From a technology perspective, leaders should prioritize reusable integration services over isolated customizations. Standard APIs for customer, order, inventory, shipment, invoice, and payment events create a more durable architecture than one-off interfaces. Middleware should support orchestration, transformation, monitoring, and security policies across both cloud and on-premise systems.

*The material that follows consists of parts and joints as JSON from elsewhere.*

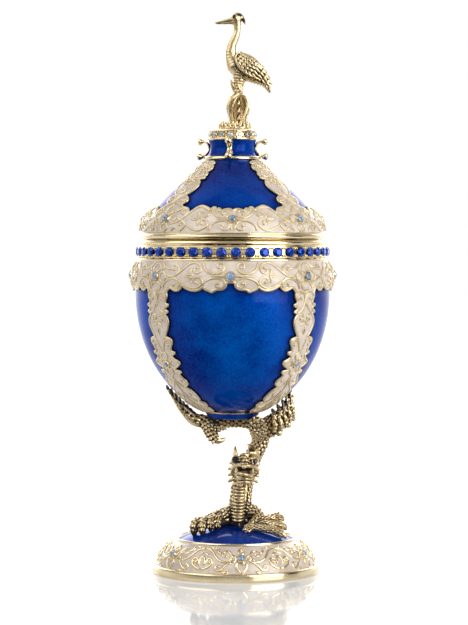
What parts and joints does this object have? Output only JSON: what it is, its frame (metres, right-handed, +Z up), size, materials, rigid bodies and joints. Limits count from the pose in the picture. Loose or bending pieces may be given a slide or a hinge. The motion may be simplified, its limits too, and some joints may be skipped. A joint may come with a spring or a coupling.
{
  "type": "ornamental egg box on dragon stem",
  "caption": "Egg-shaped enamelled metal box with a lift-off lid, a ring of round stones, a crane finial and a dragon stem on a domed foot.",
  "frame": {"origin": "on the floor, under the middle of the egg", "axes": "+Z up the height of the egg, -Y towards the front, the crane's beak towards -X"},
  "size_m": [0.0718, 0.0718, 0.189],
  "materials": {
    "blue_enamel": "deep royal blue translucent enamel over cast metal, glossy",
    "cream_enamel": "pearly cream enamel, satin gloss",
    "bright_gold": "pale gold plate, polished",
    "old_gold": "antique gold plate with dark patina in the recesses",
    "blue_stone": "faceted deep blue glass, foiled back",
    "pale_stone": "faceted light blue glass, foiled back",
    "clear_stone": "faceted clear glass, foiled back",
    "dark_stone": "small dark glass eyes"
  },
  "bodies": {
    "root": {"foot": "blue_enamel", "dragon_stem": "old_gold", "egg_cup": "blue_enamel", "egg_lid": "blue_enamel", "crane_finial": "old_gold", "belt_stone_01": "blue_stone", "belt_stone_02": "blue_stone", "belt_stone_03": "blue_stone", "belt_stone_04": "blue_stone", "belt_stone_05": "blue_stone", "belt_stone_06": "blue_stone", "belt_stone_07": "blue_stone", "belt_stone_08": "blue_stone", "belt_stone_09": "blue_stone", "belt_stone_10": "blue_stone", "belt_stone_11": "blue_stone", "belt_stone_12": "blue_stone", "belt_stone_13": "blue_stone", "belt_stone_14": "blue_stone", "belt_stone_15": "blue_stone", "belt_stone_16": "blue_stone", "belt_stone_17": "blue_stone", "belt_stone_18": "blue_stone", "belt_stone_19": "blue_stone", "belt_stone_20": "blue_stone", "belt_stone_21": "blue_stone", "belt_stone_22": "blue_stone", "belt_stone_23": "blue_stone", "belt_stone_24": "blue_stone", "belt_stone_25": "blue_stone", "belt_stone_26": "blue_stone", "belt_stone_27": "blue_stone", "belt_stone_28": "blue_stone", "belt_stone_29": "blue_stone", "belt_stone_30": "blue_stone", "belt_stone_31": "blue_stone", "belt_stone_32": "blue_stone", "belt_stone_33": "blue_stone", "belt_stone_34": "blue_stone", "belt_stone_35": "blue_stone", "belt_stone_36": "blue_stone", "belt_stone_37": "blue_stone", "belt_stone_38": "blue_stone", "belt_stone_39": "blue_stone", "belt_stone_40": "blue_stone", "belt_stone_41": "blue_stone", "belt_stone_42": "blue_stone", "cup_stone_01": "pale_stone", "cup_stone_02": "pale_stone", "cup_stone_03": "pale_stone", "cup_stone_04": "pale_stone", "cup_stone_05": "pale_stone", "cup_stone_06": "pale_stone", "cup_stone_07": "pale_stone", "cup_stone_08": "pale_stone"}
  },
  "joints": []
}
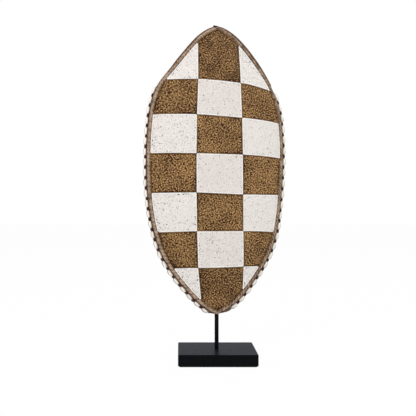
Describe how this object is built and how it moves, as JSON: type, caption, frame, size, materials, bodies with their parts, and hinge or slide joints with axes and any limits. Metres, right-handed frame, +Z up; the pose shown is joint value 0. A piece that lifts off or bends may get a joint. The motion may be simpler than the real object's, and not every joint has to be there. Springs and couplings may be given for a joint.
{
  "type": "beaded shield on stand",
  "caption": "Leaf-shaped wooden shield with a checker of seed beads, a corded rim and cowrie edging; it turns on a rod stand and lifts off it.",
  "frame": {"origin": "middle of the stand's underside, on the axis of the rod", "axes": "+Z up along the rod, -Y the front of the stand, +X to the right as seen from the front; the shield stands turned 12 degrees about +Z, as pictured"},
  "size_m": [0.3379, 0.1021, 0.7764],
  "materials": {
    "painted_wood": "satin black lacquer on a hardwood block",
    "bare_steel": "plain mild steel",
    "felt": "dark grey wool felt",
    "black_rod": "satin black paint on steel",
    "nylon": "natural nylon",
    "carved_wood": "hand-carved, oiled and worn",
    "cover_cloth": "coarse dark brown cotton cloth",
    "rim_cord": "twisted taupe plant-fibre cord",
    "cowrie_shell": "polished cowrie shells sewn to a cloth tape",
    "white_beads": "opaque off-white glass seed beads",
    "brown_beads": "opaque caramel brown glass seed beads"
  },
  "bodies": {
    "stand": {"base_block": "painted_wood", "ballast_plate": "bare_steel", "felt_pad": "felt", "stand_rod": "black_rod", "rod_nut": "bare_steel", "rod_washer": "bare_steel", "ballast_screw_1": "bare_steel", "ballast_screw_2": "bare_steel", "ballast_screw_3": "bare_steel", "ballast_screw_4": "bare_steel"},
    "bearing": {"bearing_disc": "nylon"},
    "shield": {"socket_sleeve": "bare_steel", "shield_body": "carved_wood", "cloth_cover": "cover_cloth", "rim_cord_inner": "rim_cord", "rim_cord_outer": "rim_cord", "cowrie_tape_left": "cowrie_shell", "cowrie_tape_right": "cowrie_shell", "bead_panel_left_1": "white_beads", "bead_panel_left_2": "brown_beads", "bead_panel_left_3": "white_beads", "bead_panel_left_4": "brown_beads", "bead_panel_left_5": "white_beads", "bead_panel_left_6": "brown_beads", "bead_panel_left_7": "white_beads", "bead_panel_middle_1": "brown_beads", "bead_panel_middle_2": "white_beads", "bead_panel_middle_3": "brown_beads", "bead_panel_middle_4": "white_beads", "bead_panel_middle_5": "brown_beads", "bead_panel_middle_6": "white_beads", "bead_panel_middle_7": "brown_beads", "bead_panel_right_1": "white_beads", "bead_panel_right_2": "brown_beads", "bead_panel_right_3": "white_beads", "bead_panel_right_4": "brown_beads", "bead_panel_right_5": "white_beads", "bead_panel_right_6": "brown_beads", "bead_panel_right_7": "white_beads", "hand_grip": "carved_wood", "grip_dowel_1": "carved_wood", "grip_dowel_2": "carved_wood"}
  },
  "joints": [
    {"name": "shield_swivel", "type": "hinge", "parent": "stand", "child": "bearing", "pos_m": [0, 0, 0.216], "axis": [0, 0, 1], "continuous": true},
    {"name": "shield_lift", "type": "slide", "parent": "bearing", "child": "shield", "axis": [0, 0, 1], "range_m": [0, 0.13]}
  ]
}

Executive teams should also treat visibility as a measurable business capability. That means defining target KPIs, building role-based dashboards, and aligning automation investments with operational outcomes such as reduced order touches, faster invoice release, lower deduction backlog, and improved cash conversion. Distribution ERP automation delivers the strongest return when process design, integration architecture, and governance are addressed together.
Conclusion
Distribution ERP automation improves operational visibility across order-to-cash by connecting transactional systems, standardizing workflow decisions, and exposing real-time process status across sales, warehouse, logistics, and finance functions. For distributors facing channel complexity, warehouse expansion, and tighter customer service expectations, this visibility is now a core operational requirement.
The enterprise advantage comes from combining ERP workflow automation with API integration, middleware orchestration, cloud modernization, and governed AI assistance. Organizations that build this foundation can reduce manual intervention, accelerate invoicing, improve collections, and manage growth with greater control across the full distribution operating model.